The Browns spent in the offseason to keep punter Britton Colquitt and to lock up Charley Hughlett with an extension that makes him the league’s highest-paid long snapper. Colquitt was brought on last summer after the Browns traded veteran Andy Lee to Carolina for a fourth-round pick.
There will be a training camp kicking competition after the Browns drafted Zane Gonzalez in the seventh round. Cody Parkey finished strong last season after a nightmarish start that included two misses on what could have been game-winning field goals in an early season game at Miami. Parkey had been an emergency replacement for Patrick Murray after Murray suffered a major knee injury during a walkthrough.
Peppers will get a shot to be the punt returner, even if he ends up sharing the job. The Browns added Gonzalez because of his talent and penchant for kicking touchbacks as a college player, but also as insurance after what happened last season. The Browns ended up going with a punter, kicker and return men last season who weren’t atop the depth chart — or even on it — heading into training camp last summer.

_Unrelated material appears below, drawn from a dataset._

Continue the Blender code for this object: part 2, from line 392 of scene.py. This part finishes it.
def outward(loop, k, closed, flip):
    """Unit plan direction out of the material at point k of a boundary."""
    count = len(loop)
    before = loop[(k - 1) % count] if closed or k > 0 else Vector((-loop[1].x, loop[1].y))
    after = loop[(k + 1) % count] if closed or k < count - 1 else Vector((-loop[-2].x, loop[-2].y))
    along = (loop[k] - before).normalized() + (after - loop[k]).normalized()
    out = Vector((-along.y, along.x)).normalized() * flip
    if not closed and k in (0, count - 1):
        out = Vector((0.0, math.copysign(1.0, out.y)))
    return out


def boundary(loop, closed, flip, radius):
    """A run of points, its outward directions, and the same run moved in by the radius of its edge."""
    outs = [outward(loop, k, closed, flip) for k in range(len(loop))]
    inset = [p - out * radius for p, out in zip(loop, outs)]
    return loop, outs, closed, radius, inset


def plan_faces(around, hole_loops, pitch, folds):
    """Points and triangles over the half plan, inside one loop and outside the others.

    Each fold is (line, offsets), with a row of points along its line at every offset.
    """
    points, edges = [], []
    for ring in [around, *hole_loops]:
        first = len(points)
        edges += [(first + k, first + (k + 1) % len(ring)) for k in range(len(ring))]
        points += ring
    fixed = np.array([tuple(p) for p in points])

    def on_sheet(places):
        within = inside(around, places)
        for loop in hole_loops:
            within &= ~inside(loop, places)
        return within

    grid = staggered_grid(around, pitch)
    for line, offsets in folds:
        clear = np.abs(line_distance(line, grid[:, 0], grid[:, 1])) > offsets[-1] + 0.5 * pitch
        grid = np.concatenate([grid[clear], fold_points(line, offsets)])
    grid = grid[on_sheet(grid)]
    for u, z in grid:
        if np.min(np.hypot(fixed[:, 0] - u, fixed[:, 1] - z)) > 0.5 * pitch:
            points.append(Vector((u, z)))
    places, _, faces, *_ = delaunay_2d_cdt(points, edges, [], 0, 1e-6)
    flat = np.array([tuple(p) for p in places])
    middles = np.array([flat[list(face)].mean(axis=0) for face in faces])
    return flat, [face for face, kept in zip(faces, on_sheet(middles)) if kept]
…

The roster is improved. Whether that can translate into enough wins to climb out of the AFC North basement remains unknown — and unlikely. The Browns still figure to struggle to score enough points and get enough stops to keep up with the league’s better teams.
Internal expectations seem realistic, and the Browns will again be judging the progress of their rookies and hoping they come out of the 2017 with more building-block players than they’ve had in several seasons. By spending big on the offensive line in free agency and then focusing on defense early in the draft, the Browns hope to keep their quarterbacks healthy and let those young defensive players grow into prominent roles.
Yes, the Browns are playing for the future. They seem to be pretty well positioned for the future, too. But 2017 remains crucial for several reasons, most notably because no head coach has made it to a third season under owner Jimmy Haslam and because the Browns won’t climb out of the division basement until they get much-improved play at quarterback.